Ebenso rigoros verfolgen die Separatisten im Osten der Ukraine und auf der Krim vermeintlich feindliche Journalisten. Am 28. Juli wurde der Blogger Eduard Nedeljajew in der selbsternannten „Volksrepublik Luhansk“ nach acht Monaten Untersuchungshaft zu 14 Jahren Gefängnis verurteilt. Als „Edward Ned“ hatte er über den Alltag in Luhansk gebloggt, das seit drei Jahren von pro-russischen Separatisten kontrolliert wird. Die Behörden werfen ihm vor, er habe Hass gegen das russische Volk geschürt und ausländische Agenten mit Informationen versorgt.

In der so genannten „Volksrepublik Donezk“ wird seit dem 2. Juni Stanislaw Asejew gefangen gehalten und der Spionage beschuldigt.

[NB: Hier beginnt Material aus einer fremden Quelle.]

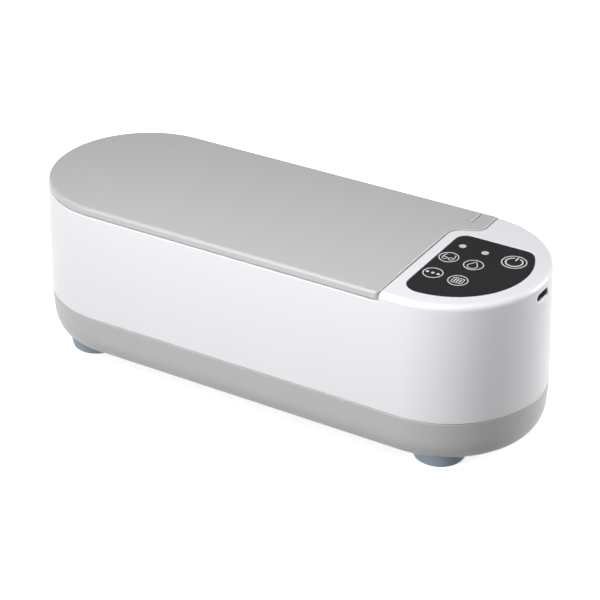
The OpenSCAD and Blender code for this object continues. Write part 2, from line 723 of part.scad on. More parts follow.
module strap_icon() {
    for (x = [-2, 2]) bar([x, -1.7], [x, 1.7], 0.3);
    for (y = [-1.7, 1.7]) bar([-2, y], [2, y], 0.3);
    for (x = [-1, 0, 1]) bar([x, -0.9], [x, 0.9], 0.45);
}

module power_icon() {
    difference() {
        ring(6.6, 0.55);
        polygon([[0, 0], [-1.5, 4.6], [1.5, 4.6]]);
    }
    bar([0, 1.4], [0, 3.5], 0.55);
}

module print_at(p) translate([p[0], p[1], panel_z]) linear_extrude(0.06) children();

module panel_icons() color([0.9, 0.9, 0.9]) {
    print_at(glasses_at) { ring(key_d, 0.35); glasses_icon(); }
    print_at(drop_at) { ring(key_d, 0.35); drop_icon(); }
    print_at(dots_at) { ring(key_d, 0.35); dots_icon(); }
    print_at(strap_at) { ring(key_d, 0.35); strap_icon(); }
    print_at(power_at) { ring(power_d, 0.4); power_icon(); }
}

// ---------- hinge and lid ----------

module hinge_pin(side) color([0.7, 0.71, 0.73])
    rod_x(pin_r, pin_l, [side * hinge_x, hinge_y, hinge_z]);

lid_side_x = side_at(rim_z) - 0.25;
lid_low_z = rim_z + rim_gap;
lid_flat_r = lid_side_x - 0.1 - lid_edge_r;
lid_under_z = deck_z - lid_t;
skirt_t = 2;

module lid_cover() color([0.75, 0.75, 0.74])
    difference() {
        union() {
            intersection() {
                track() polygon(concat(
                    [[lid_side_x, lid_low_z]],
                    arc([lid_flat_r, deck_z - lid_edge_r], lid_edge_r, 0, 90, 6),
                    [for (i = [1 : 8]) let (u = 1 - i / 8) [lid_flat_r * u, deck_z + lid_crown * (1 - u * u)]],
                    [[0, lid_under_z], [lid_side_x - skirt_t, lid_under_z], [lid_side_x - skirt_t, lid_low_z]]));
                lid_side(seam_gap, lid_low_z - 1, deck_z + lid_crown + 1);
            }
            // wall along the lid edge
            intersection() {
                track_plate(0, lid_side_x - skirt_t - 0.6, rim_z - 1.5, lid_under_z + 0.6);
                seam_band(seam_gap, seam_gap + skirt_t, rim_z - 2, deck_z);
            }
            // grip rib on the tab
            box([seam_x + 2, lid_flat_r - 7.6, deck_z - 0.5], [seam_x + 3.4, lid_flat_r - 0.4, deck_z + 0.35]);
            lid_knuckles(knuckle_r, lid_knuckle_l);
        }
        housing_knuckles(knuckle_r + knuckle_room, housing_knuckle_l + 2 * knuckle_gap);
        lid_knuckles(pin_r + pin_gap, lid_knuckle_l + 1);
        liner_screw_places() translate([0, 0, lid_under_z - 1]) cylinder(h = 2.3, r = 0.8, $fn = 32);
    }

module liner_screw_places()
    for (x = [tank_x0, tank_mid_x, tank_x1], y = [-1, 1])
        translate([x, y * (tank_r - 6), 0]) children();

liner_r = tank_r + 3.9;
liner_t = 1.8;
plug_low_z = ledge_z + 1;
seal_mid_r = tank_r + 1.6;

module lid_liner() color([0.86, 0.86, 0.87])
    difference() {
        union() {
            track_plate(0, liner_r, lid_under_z - liner_t, lid_under_z, tank_x0, tank_x1);
            track_plate(tank_r - 0.6, liner_r - 0.9, plug_low_z, lid_under_z - liner_t / 2, tank_x0, tank_x1);
            // ribs across the underside
            for (i = [-2 : 2])
                translate([tank_mid_x + i * (tank_x1 - tank_x0) / 5, 0, 0])
                    box([-0.6, -tank_r, lid_under_z - liner_t - 1], [0.6, tank_r, lid_under_z - liner_t / 2]);
        }
        track_plate(seal_mid_r - 0.8, seal_mid_r + 0.8, plug_low_z - 1, plug_low_z + 0.5, tank_x0, tank_x1);
        liner_screw_places() {
            translate([0, 0, lid_under_z - liner_t - 1.5]) cylinder(h = 2.4, r = 2.1, $fn = 32);
            translate([0, 0, lid_under_z - liner_t - 1]) cylinder(h = 4, r = 1.15, $fn = 32);
        }
    }

module lid_seal() color([0.85, 0.87, 0.9])
    track(tank_x0, tank_x1) union() {
        translate([seal_mid_r - 0.8, ledge_z + 0.9]) square([1.6, 0.6]);
        intersection() {
            translate([seal_mid_r, ledge_z + 0.92]) circle(r = 0.8, $fn = 32);
            translate([seal_mid_r - 1, ledge_z]) square([2, 1.2]);
        }
    }

module liner_screws() color([0.62, 0.63, 0.65])
    liner_screw_places() translate([0, 0, lid_under_z - liner_t + 0.9]) screw(0.95, 2.1, 1.8, 0.9);

// ---------- which piece is drawn ----------

base_shell();
base_screws();
foot(-foot_x, -foot_y);  // foot_front_left
foot(foot_x, -foot_y);  // foot_front_right
foot(-foot_x, foot_y);  // foot_rear_left
foot(foot_x, foot_y);  // foot_rear_right
housing();
tank();
tank_gasket();
tank_screws();
coupling_disc();
piezo_disc();
piezo_leads();
battery_cradle();
battery_cell();
battery_contacts();
battery_leads();
main_board();
main_board_chips();
transformer_core();
transformer_winding();
capacitors();
power_transistor();
heat_sink();
board_connectors();
main_board_screws();
touch_board();
touch_controller();
touch_springs();
status_leds();
touch_board_screws();
ribbon_cable();
usb_socket();
usb_tongue();
control_panel();
panel_icons();
light_pipe(light_at[0]);  // power_light_pipe
light_pipe(light_at[1]);  // charge_light_pipe
hinge_pin(-1);  // hinge_pin_left
hinge_pin(1);  // hinge_pin_right
lid_cover();
lid_liner();
lid_seal();
liner_screws();
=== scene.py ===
import json
import math

import bmesh
import bpy
from mathutils import Matrix, Vector


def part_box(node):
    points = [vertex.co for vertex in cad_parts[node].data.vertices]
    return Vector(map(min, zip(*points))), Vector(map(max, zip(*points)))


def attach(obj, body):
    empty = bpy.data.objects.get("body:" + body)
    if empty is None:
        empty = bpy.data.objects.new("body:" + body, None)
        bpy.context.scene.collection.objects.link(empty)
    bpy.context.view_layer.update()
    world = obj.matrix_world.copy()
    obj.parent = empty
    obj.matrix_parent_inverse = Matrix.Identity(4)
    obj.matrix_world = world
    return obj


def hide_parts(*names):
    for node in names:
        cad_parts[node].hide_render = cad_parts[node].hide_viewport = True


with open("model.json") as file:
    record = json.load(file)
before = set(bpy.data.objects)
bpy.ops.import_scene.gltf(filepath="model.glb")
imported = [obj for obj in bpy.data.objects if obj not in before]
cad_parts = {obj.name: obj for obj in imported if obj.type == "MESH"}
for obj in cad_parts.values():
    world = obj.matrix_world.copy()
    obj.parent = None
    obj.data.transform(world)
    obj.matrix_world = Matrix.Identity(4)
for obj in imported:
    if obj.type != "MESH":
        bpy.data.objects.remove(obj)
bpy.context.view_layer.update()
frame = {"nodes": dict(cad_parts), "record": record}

# ---------- sizes, in millimetres in the frame of the CAD ----------

MM = 0.001


def node_box(name):
    """Lowest and highest corner of a CAD node, in millimetres."""
    low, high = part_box(name)
    return low / MM, high / MM


def middle_of(name):
    low, high = node_box(name)
    return (low + high) / 2


base_high = node_box("base_shell")[1]
HALF_W = base_high.y
END_X = base_high.x - HALF_W
DECK_Z = node_box("housing")[1].z
STEP_H = 3.4
HOUSING_H = 42.8
RIM_Z = DECK_Z - STEP_H
SPLIT_Z = RIM_Z - HOUSING_H
LIP_H = 3
DRAFT = 1.1
WALL = 2.4
DECK_T = 2.4
DECK_EDGE_R = 2.2
SHELL_GAP = 0.15

LID_BACK = 45.8
TAB_L = 10.1
SEAM_X = END_X + HALF_W - LID_BACK
TAB_X = SEAM_X + TAB_L
SEAM_GAP = 0.4
SEAM_TURN_R = 6.2
TAB_CORNER_R = 4.3
SEAM_TURN_A = 67
TAB_W = 23.3
SEAM_WALL = 2

panel_low, panel_high = node_box("control_panel")
PANEL_GAP = 0.12
PANEL_X = panel_low.x - PANEL_GAP
PANEL_Y = panel_high.y + PANEL_GAP
PANEL_FORWARD = 1.2
PANEL_C = (END_X + PANEL_FORWARD, 0)
PANEL_R = panel_high.x + PANEL_GAP - PANEL_C[0]
PANEL_CORNER_R = 4.3
PANEL_LOW_R = 6.5
PANEL_Z = panel_high.z
PANEL_T = 1.2

tank_low, tank_high = node_box("tank")
TANK_FLANGE_R = tank_high.y
FLANGE_W = 4.6
TANK_R = TANK_FLANGE_R - FLANGE_W
TANK_X = (tank_low.x + TANK_FLANGE_R, tank_high.x - TANK_FLANGE_R)
LEDGE_DROP = 3.1
LEDGE_Z = RIM_Z - LEDGE_DROP
LEDGE_T = 3

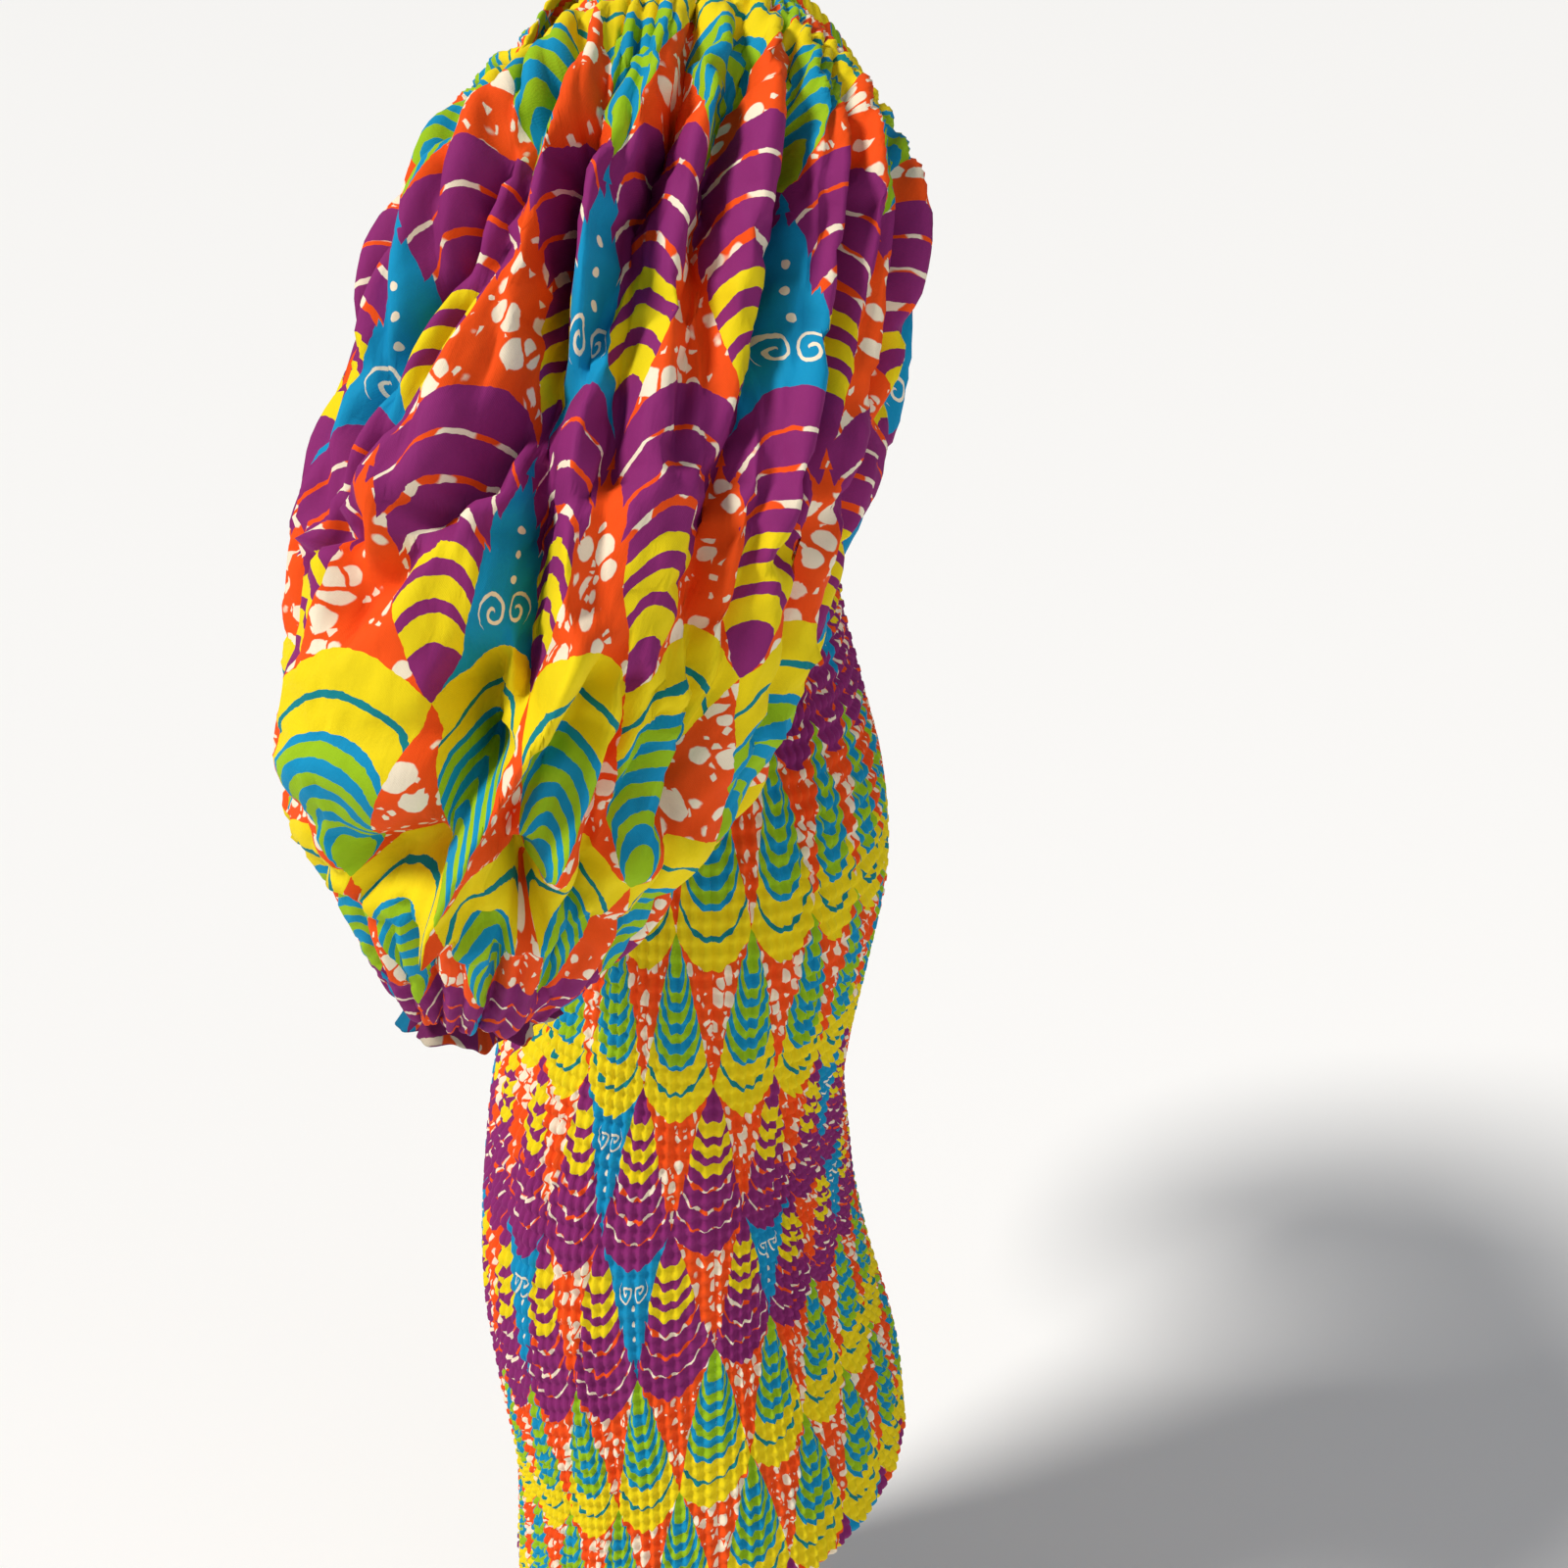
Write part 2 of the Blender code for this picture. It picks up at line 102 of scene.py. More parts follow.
# x, y, height, half size in x, half size in y, rise of the outer side
SLEEVE_RINGS = np.array([
    (0.232, -0.024, 1.273, 0.060, 0.128, 0.088), (0.264, -0.050, 1.196, 0.090, 0.139, 0.062),
    (0.292, -0.076, 1.126, 0.113, 0.140, 0.034), (0.302, -0.097, 1.056, 0.120, 0.131, 0.012),
    (0.302, -0.111, 0.992, 0.108, 0.106, 0.000), (0.298, -0.117, 0.944, 0.086, 0.082, 0.000),
    (0.293, -0.125, 0.909, 0.063, 0.062, -0.005), (0.290, -0.133, 0.893, 0.044, 0.044, -0.007),
    (0.288, -0.136, 0.909, CUFF_RADIUS, CUFF_RADIUS, 0.000),
])

# flat cloth: metres round or wide, metres long, and square metres once neck and raglan are cut away
SLEEVE_FLAT, SLEEVE_AREA = (1.08, 0.70), 0.68
PANEL_FLAT, PANEL_AREA = (0.90, 0.99), 0.87
TUBE_THICKNESS = 0.0009

# %% [markdown]
# ## The neck loop and the raglan seams
# Everything hangs from the neck loop, so it is the first curve. It is an oval seen from above, and it
# rises to the shoulders. The raglan seams run from it down to the armpits, where body and sleeve meet.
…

Der 27-Jährige berichtete unter dem Pseudonym Stanislaw Wasin unter anderem für ukrainische Medien wie die Tageszeitung Ukrainska Prawda, die Wochenzeitung Dserkalo Tischnja und das Nachrichtenmagazin Ukrainski Tischden sowie für Radio Free Europe/Radio Liberty.

Auf der Krim steht seit dem 20. März der 66-jährige Nikolaj Semena vor Gericht. Ihm drohen fünf Jahre Haft wegen eines Kommentars auf der von Radio Free Europe/Radio Liberty betriebenen Seite Krym.Realii, in dem er im September 2015 die Annexion der Krim durch Russland kritisiert und eine Blockade der Halbinsel durch die Ukraine befürwortet hatte. Im April 2016 nahm ihn der russische Inlandsgeheimdienst FSB kurzzeitig fest, seither darf er die Region nicht verlassen. Organisationen wie Reporter ohne Grenzen, Amnesty International und die russische Menschenrechtsgruppe Memorial unterstützen Semena und forderten die Behörden auf, alle Anschuldigungen gegen den Journalisten fallen zu lassen.

Internetseiten und russische Sender verboten

Im Kampf um die mediale Deutungshoheit versuchen die ukrainischen Behörden zudem, den Zugang der Bevölkerung zu Medienangeboten aus Russland systematisch zu beschränken. Im Mai ließ Präsident Poroschenko per Dekret die Seiten russischer sozialer Netzwerke wie Vkontakte und Odnoklassniki und zahlreicher russischer Medien sperren. Auch der russische E-Mail-Dienst mail.ru und die Suchmaschine yandex.ru sind seither offiziell nicht mehr zugänglich.

Im Januar schloss der Nationale Rundfunkrat den russischen Oppositionssender TV Doschd aus dem ukrainischen Kabelnetz aus – eine der wenigen russischsprachigen Quellen für alternative Informationen neben vom Kreml gesteuerten Nachrichten. Russischsprachige Bücher dürfen aufgrund eines Gesetzes vom Dezember 2016 nur noch nach vorheriger Genehmigung importiert werden.

Auf der Rangliste der Pressefreiheit steht die Ukraine auf Platz 102 von 180 Staaten. Wie stark ukrainische Medien an Korruption und mangelnder Transparenz über ihre Eigentumsverhältnisse leiden, zeigen die Ergebnisse des Media Ownership Monitor (MOM), die ROG im Oktober 2016 vorgestellt hat. Der Länderbericht „Ernüchterung nach dem Euromaidan“ vom Juni 2016 beleuchtet die schwierige Situation von Journalisten in einem Land, in dem die wichtigsten Fernsehsender Oligarchen gehören und als Mittel im Kampf um wirtschaftliche und politische Macht missbraucht werden. Die von den Separatisten besetzten Gebiete im Osten der Ukraine und die von Russland annektierte Halbinsel Krim sind für unabhängige Beobachter und ausländische Journalisten immer schwerer zugänglich und werden zu weißen Flecken in der Berichterstattung.